Ann Althouse said...

Patrick: I strongly disagree with you. If she pulls the wiggle your describing, she richly deserves to be slammed.

Abc said...

There's two ways to take her statement.

Option 1: A nominee whose political ideology forces him to rule in favor of his desired policy outcomes over what the law and Constitution says.

Option 2: A nominee whose interpretive philosophy forces him to overturn precedent.

I am with her if she means #1. I am vehemently against her if she means #2.

The problem, however, is that I fear that she means #2. When the Left hijacked the Courts starting in 1937, they decided to overturn years of precedent and start affirming FDR's policies. Now that their view of the Constitution (based on a previous rejection of stare decisis) is precedent itself, they start yelling "stare decisis! stare decisis!" It seems a little disingenuous.

If she does mean #1, then she would have to reject most of the liberal judges during the New Deal (in particular, Jackson) as well as some of the rulings of the Warren and Burger Courts. (And yes, I do know that Warren, Burger, etc. were appointed by Republicans. There are Republicans who are liberals you know (it was especially more common 30-40 years ago). Ever heard of Lowell Weickert? Or Justice Stevens?)

Gerry said...

Landrieu is one reason I have come to believe the nominee will be Edith Clement.

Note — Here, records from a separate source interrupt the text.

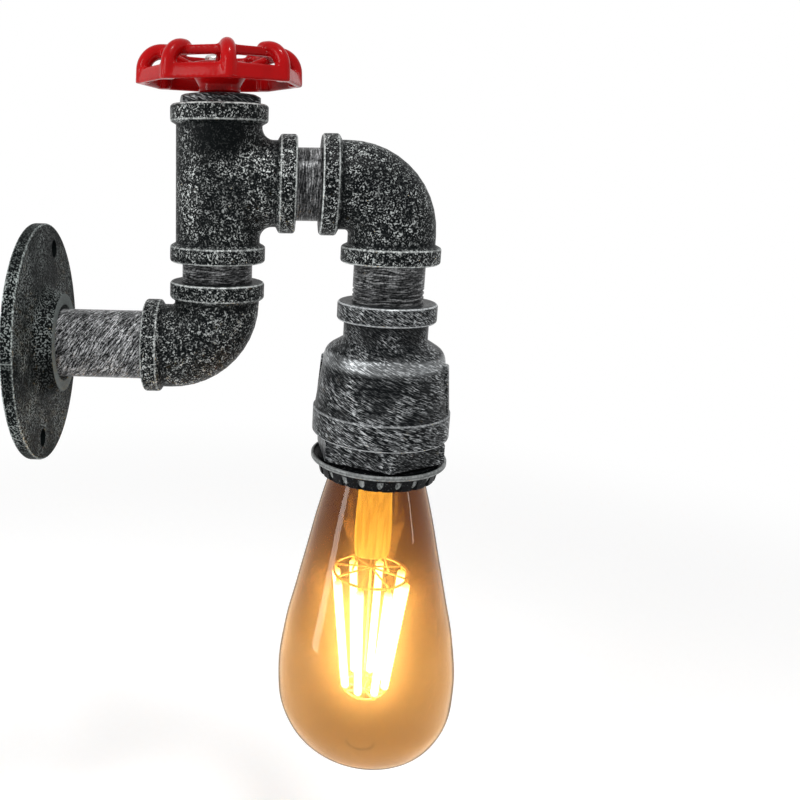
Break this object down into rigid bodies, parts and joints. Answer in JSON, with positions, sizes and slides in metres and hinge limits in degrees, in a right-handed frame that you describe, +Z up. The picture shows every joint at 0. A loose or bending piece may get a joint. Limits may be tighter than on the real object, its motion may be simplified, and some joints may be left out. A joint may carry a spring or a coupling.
{
  "type": "industrial pipe wall light",
  "caption": "Wall light made of threaded pipe fittings with a round flange, a valve handwheel, a bell-shaped lampholder and an amber filament bulb pointing down.",
  "frame": {"origin": "centre of the flange's back face, on the wall", "axes": "+X out of the wall, +Z up, +Y to the right for someone who faces the wall"},
  "size_m": [0.174, 0.0932, 0.2903],
  "materials": {
    "cast_fittings": "black cast surface, grain brushed with silver",
    "flange_iron": "matt black, fine sandy grain",
    "brushed_iron": "black, dry-brushed with silver, satin",
    "steel_pipe": "dark gunmetal with silver streaks, satin",
    "wheel_red": "gloss red enamel",
    "ring_black": "black, worn to silver on its edges",
    "black_plastic": "black moulding",
    "plated_steel": "bright plated",
    "brass": "satin",
    "tin": "soldered",
    "amber_glass": "clear amber",
    "clear_glass": "clear",
    "black_glass": "black vitrite",
    "glowing_bar": "lit filament"
  },
  "bodies": {
    "pipework": {"wall_flange": "flange_iron", "flange_nipple": "steel_pipe", "lower_elbow": "cast_fittings", "stack_nipple": "steel_pipe", "tee": "cast_fittings", "arm_nipple": "steel_pipe", "upper_elbow": "cast_fittings", "drop_nipple": "steel_pipe", "bell_reducer": "brushed_iron", "hex_bushing": "brushed_iron", "holder_body": "black_plastic", "holder_locknut": "plated_steel", "screw_shell": "brass", "contact_tongue": "brass", "terminal_screws": "brass", "top_plug": "cast_fittings", "spindle": "plated_steel", "spindle_washer": "plated_steel"},
    "wheel": {"handwheel": "wheel_red", "wheel_screw": "plated_steel"},
    "bulb_travel": {"bulb_contact": "tin"},
    "bulb": {"bulb_glass": "amber_glass", "bulb_cap": "brass", "bulb_insulator": "black_glass", "bulb_stem": "clear_glass", "upper_carrier": "plated_steel", "lower_carrier": "plated_steel", "filament_bars": "glowing_bar", "cage_post": "plated_steel"},
    "ring_travel": {"ring_washer": "ring_black"},
    "ring": {"shade_ring": "ring_black"}
  },
  "joints": [
    {"name": "wheel_turn", "type": "hinge", "parent": "pipework", "child": "wheel", "pos_m": [0.0718, 0, 0.1], "axis": [0, 0, 1], "continuous": true},
    {"name": "bulb_slide", "type": "slide", "parent": "pipework", "child": "bulb_travel", "axis": [0, 0, -1], "range_m": [0, 0.01448]},
    {"name": "bulb_turn", "type": "hinge", "parent": "bulb_travel", "child": "bulb", "pos_m": [0.1372, 0, -0.03], "axis": [0, 0, -1], "range_deg": [0, 1441]},
    {"name": "ring_slide", "type": "slide", "parent": "pipework", "child": "ring_travel", "axis": [0, 0, -1], "range_m": [0, 0.0025]},
    {"name": "ring_turn", "type": "hinge", "parent": "ring_travel", "child": "ring", "pos_m": [0.1372, 0, -0.045], "axis": [0, 0, -1], "range_deg": [0, 361]}
  ],
  "couplings": [
    {"joint": "bulb_turn", "follows": "bulb_slide", "rad_per_m": 1735.7},
    {"joint": "ring_turn", "follows": "ring_slide", "rad_per_m": 2513.3}
  ]
}
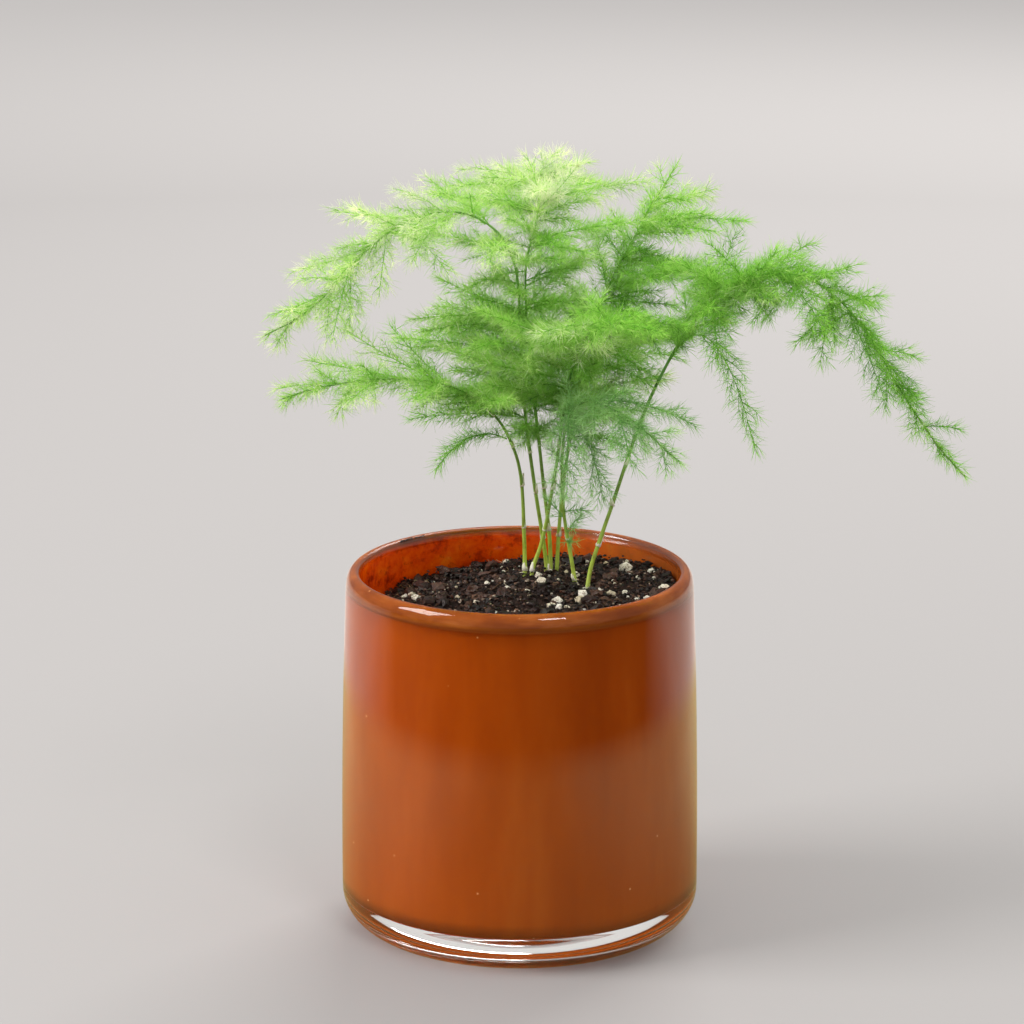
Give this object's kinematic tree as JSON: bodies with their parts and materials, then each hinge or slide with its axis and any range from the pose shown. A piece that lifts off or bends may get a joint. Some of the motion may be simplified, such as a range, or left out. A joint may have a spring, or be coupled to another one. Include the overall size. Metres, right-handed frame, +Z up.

I believe George will not be able to resist playing the homestate card on a southern Democrat Gang of 14 member.

Gerry said...

(And if you think that's a crap way to choose a SCOTUS Justice, I agree, but given the state of the Senate, the politics of confirmation are, unfortunately, extremely important in the decision making process.)

Tom Nally said...

Landrieu (my US Senator) and others use the term "ideology" pejoratively, but I'm not sure that the term is useful.

Suppose a Supreme Court candidate says "my ideology is fealty to the US Constitution, and it will inform all my decisions."

In Landrieu's mind, has this candidate disqualified himself/herself by allowing ideology to play such a major role in decisions?